Strategic Coordination of Drones via Short-term Distributed Optimization and Long-term Reinforcement Learning
Chuhao Qin, Evangelos Pournaras
TL;DR
The paper tackles autonomous task allocation for drone swarms in dynamic spatio-temporal environments, framing it as a decentralized NP-hard optimization. It proposes DO-RL, a hybrid approach that combines long-term DRL for high-level flight strategies with short-term, decentralized collective learning for navigation and sensing coordination, using a privacy-preserving tree topology. Empirical results on realistic urban traffic data show DO-RL outperforms both EPOS and MAPPO baselines in overall performance, while maintaining energy efficiency and robust operation across varied drone densities, periods, and vehicle densities. The work highlights the complementary strengths of short-term optimization and long-term learning, enabling energy-efficient, accurate, and scalable traffic monitoring by drone swarms, and provides open-source code and datasets for further research.
Abstract
This paper addresses the problem of autonomous task allocation by a swarm of autonomous, interactive drones in large-scale, dynamic spatio-temporal environments. When each drone independently determines navigation, sensing, and recharging options to choose from such that system-wide sensing requirements are met, the collective decision-making becomes an NP-hard decentralized combinatorial optimization problem.

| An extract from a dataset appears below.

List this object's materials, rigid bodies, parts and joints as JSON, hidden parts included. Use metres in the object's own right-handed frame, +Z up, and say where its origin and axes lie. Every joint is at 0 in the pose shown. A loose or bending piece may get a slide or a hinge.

Existing solutions face significant limitations: distributed optimization methods such as collective learning often lack long-term adaptability, while centralized deep reinforcement learning (DRL) suffers from high computational complexity, scalability and privacy concerns. To overcome these challenges, we propose a novel hybrid optimization approach that combines long-term DRL with short-term collective learning. In this approach, each drone uses DRL methods to proactively determine high-level strategies, such as flight direction and recharging behavior, while leveraging collective learning to coordinate short-term sensing and navigation tasks with other drones in a decentralized manner. Extensive experiments using datasets derived from realistic urban mobility demonstrate that the proposed solution outperforms standalone state-of-the-art collective learning and DRL approaches by $27.83\%$ and $23.17\%$ respectively. Our findings highlight the complementary strengths of short-term and long-term decision-making, enabling energy-efficient, accurate, and sustainable traffic monitoring through swarms of drones.